Modelo de virada do manto lunar de acordo com as observações
Uma explicação tem a ver com a Bacia do Polo Sul-Aitken, no lado oculto da Lua, um impacto colossal que deixou uma cratera cobrindo mais de um quarto da superfície lunar.
Este impacto produziu um ponto quente que poderia ter visto o KREEP e a ilmenita migrarem para longe do local do impacto, concentrando-se no lado próximo da Lua. Por estar abaixo da superfície, não podemos realmente vê-lo; mas os pesquisadores perceberam que tal migração deveria ter deixado assinaturas gravitacionais distintas.

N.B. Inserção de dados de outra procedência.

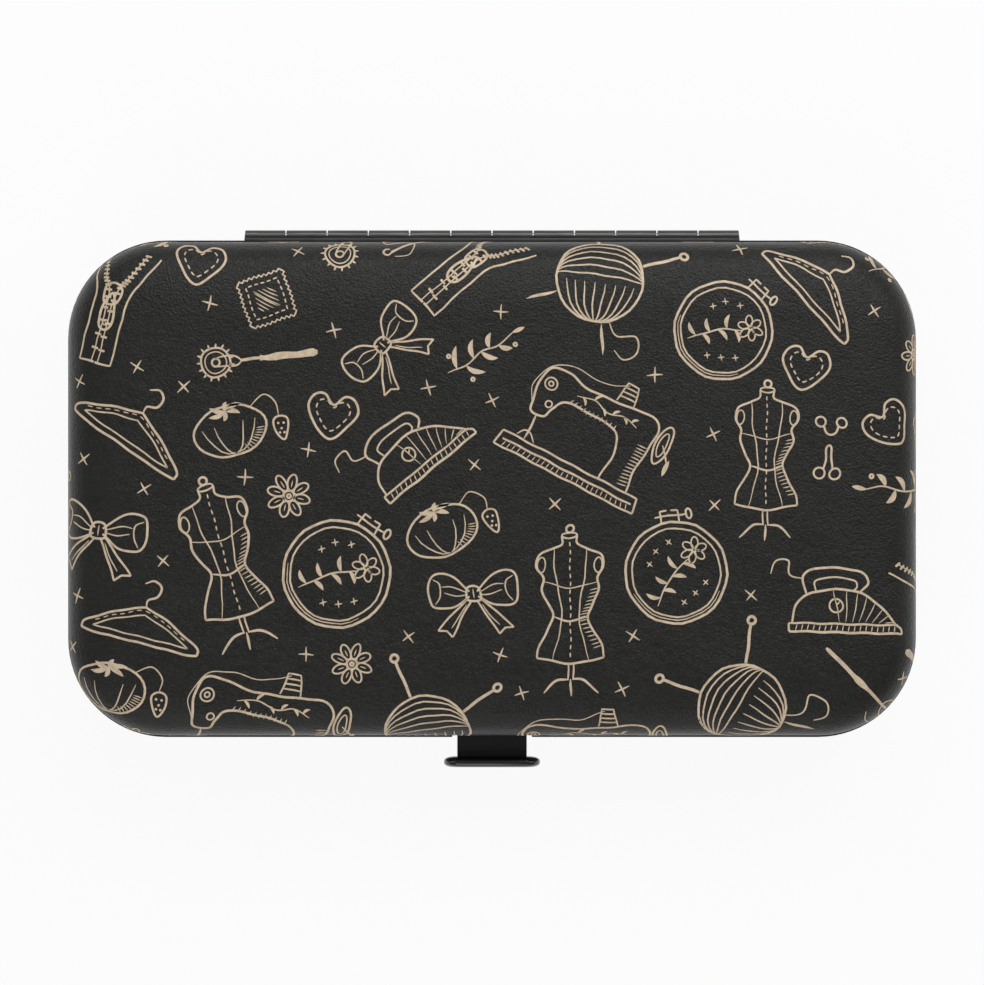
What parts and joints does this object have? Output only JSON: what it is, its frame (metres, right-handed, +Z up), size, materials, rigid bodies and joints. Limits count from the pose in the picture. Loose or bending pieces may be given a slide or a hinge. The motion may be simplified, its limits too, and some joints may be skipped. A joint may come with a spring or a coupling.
{
  "type": "sewing kit case",
  "caption": "Hinged two-half sewing kit case in black printed leatherette with metal rims, piano hinge, push latch, pocketed insert and tools.",
  "frame": {"origin": "middle of the flat underside that the closed case rests on", "axes": "+X along the hinge, to the right seen from the front; +Y from the latch to the hinge; +Z up"},
  "size_m": [0.17, 0.1082, 0.035],
  "materials": {
    "leatherette": "black grained leatherette with a matte pale gold print",
    "padding_foam": "soft white foam sheet",
    "board": "grey pressed board",
    "velvet": "short black velvet",
    "frame_metal": "satin gunmetal plating",
    "hinge_metal": "satin gunmetal plating",
    "pin_steel": "drawn steel wire",
    "latch_steel": "matte black plating",
    "tab_black": "glossy black enamel",
    "housing_metal": "satin gunmetal plating",
    "spring_steel": "spring wire",
    "insert_foam": "foam block with a short black flock",
    "spool_plastic": "moulded white plastic",
    "thread": "wound polyester thread",
    "thimble_steel": "nickel plated, dimpled",
    "clear_plastic": "clear moulded plastic",
    "tape_cloth": "coated yellow tape",
    "scissor_steel": "ground steel",
    "scissor_plastic": "moulded black plastic",
    "button_plastic": "polished plastic",
    "elastic": "woven black elastic",
    "ripper_plastic": "moulded pale gold plastic",
    "tool_steel": "polished steel",
    "felt": "pressed felt"
  },
  "bodies": {
    "base": {"base_cover": "leatherette", "base_padding": "padding_foam", "base_shell": "board", "base_frame": "frame_metal", "hinge_leaf_base": "hinge_metal", "hinge_pin": "pin_steel", "latch_housing": "housing_metal", "latch_housing_top": "housing_metal", "latch_springs": "spring_steel", "tool_insert": "insert_foam", "thread_spools": "spool_plastic", "thread_windings": "thread", "thimble": "thimble_steel", "pin_box": "clear_plastic", "pin_box_lid": "clear_plastic", "tape_measure": "tape_cloth", "scissor_blade_lower": "scissor_steel", "scissor_blade_upper": "scissor_steel", "scissor_grips": "scissor_plastic", "scissor_screw": "scissor_steel", "buttons": "button_plastic"},
    "lid": {"lid_cover": "leatherette", "lid_padding": "padding_foam", "lid_shell": "board", "lid_lining": "velvet", "lid_frame": "frame_metal", "hinge_leaf_lid": "hinge_metal", "latch_hook": "latch_steel", "tool_panel": "velvet", "seam_ripper_handle": "ripper_plastic", "seam_ripper_blade": "tool_steel", "seam_ripper_cap": "clear_plastic", "tweezers": "tool_steel", "elastic_bands": "elastic", "needle_card": "felt"},
    "latch": {"latch_plate": "latch_steel", "latch_tab": "tab_black"}
  },
  "joints": [
    {"name": "lid_hinge", "type": "hinge", "parent": "base", "child": "lid", "pos_m": [0, 0.051, 0.0175], "axis": [-1, 0, 0], "range_deg": [0, 180]},
    {"name": "latch_slide", "type": "slide", "parent": "base", "child": "latch", "axis": [0, 1, 0], "range_m": [0, 0.0022], "stiffness_N_per_m": 400, "springref_m": -0.003, "deforming": ["latch_springs"]}
  ]
}
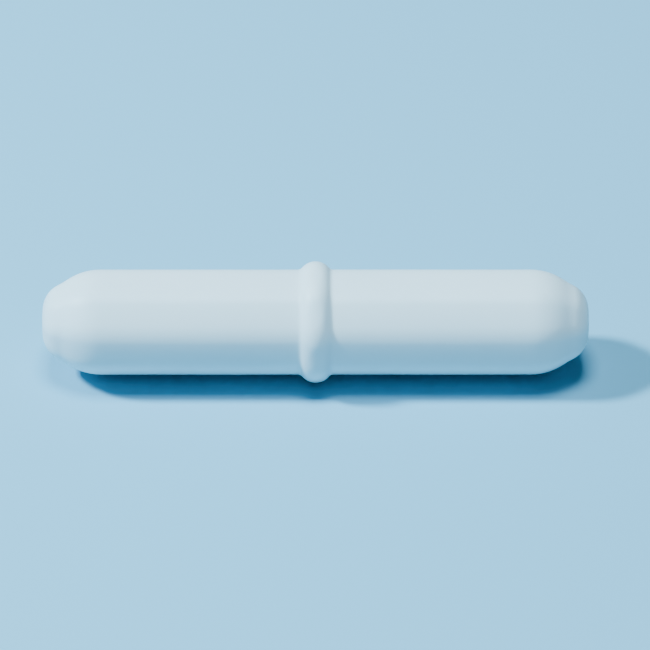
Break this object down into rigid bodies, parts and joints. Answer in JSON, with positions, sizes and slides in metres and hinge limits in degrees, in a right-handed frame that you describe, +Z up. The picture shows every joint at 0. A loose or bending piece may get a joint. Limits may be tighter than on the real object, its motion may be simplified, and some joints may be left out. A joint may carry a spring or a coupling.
{
  "type": "magnetic stir bar",
  "caption": "Small white stirring bar: soft-edged octagonal plastic body with rounded ends and a raised pivot ring, sealed around a rod magnet.",
  "frame": {"origin": "centre of the bar, on its long axis in the middle of the pivot ring", "axes": "+X along the bar, +Z up with one facet underneath, +Y across"},
  "size_m": [0.0412, 0.009, 0.009],
  "materials": {
    "ptfe": "satin white moulded PTFE",
    "magnet": "ground cast alnico"
  },
  "bodies": {
    "root": {"ptfe_jacket": "ptfe", "magnet_core": "magnet"}
  },
  "joints": []
}
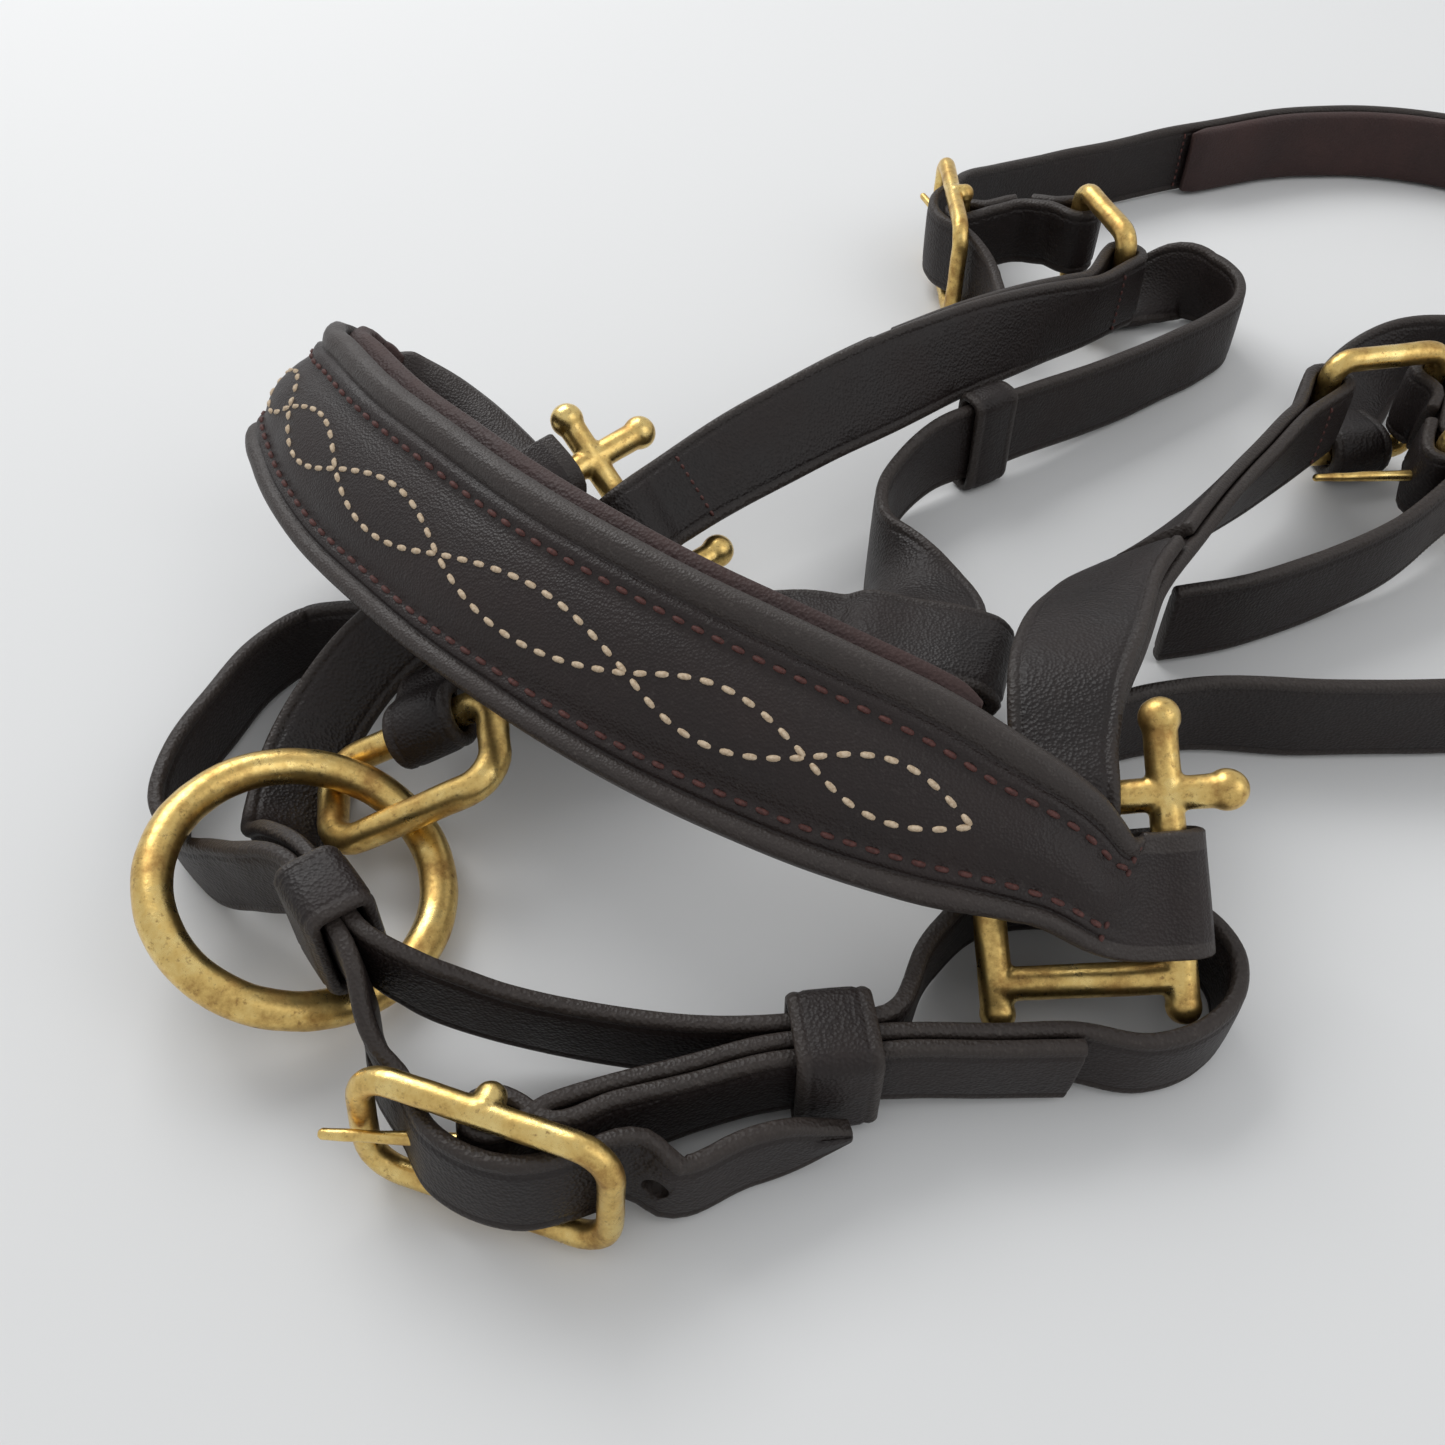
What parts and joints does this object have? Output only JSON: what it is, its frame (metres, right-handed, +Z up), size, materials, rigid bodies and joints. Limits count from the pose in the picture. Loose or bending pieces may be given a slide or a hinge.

Os pesquisadores construíram modelos de inversão lunar de materiais ricos em ilmenita para observar os padrões gravitacionais gerados pelas concentrações de IBC abaixo da crosta lunar.
Os resultados mostraram um padrão poligonal de anomalias gravitacionais lineares. Eles compararam esses dados com os dados obtidos pelos orbitadores do Laboratório de Recuperação de Gravidade e Interior (GRAIL) da NASA, um par de espaçonaves que passaram mais de um ano no espaço mapeando a gravidade da superfície da Lua.
O modelo também revelou quanto tempo leva para o padrão evoluir, limitando o tempo da virada a pelo menos 4,22 bilhões de anos atrás.
Referência da notícia:
Liang, W. et al. Vestiges of a lunar ilmenite layer following mantle overturn revealed by gravity data. Nature Geoscience, 2024.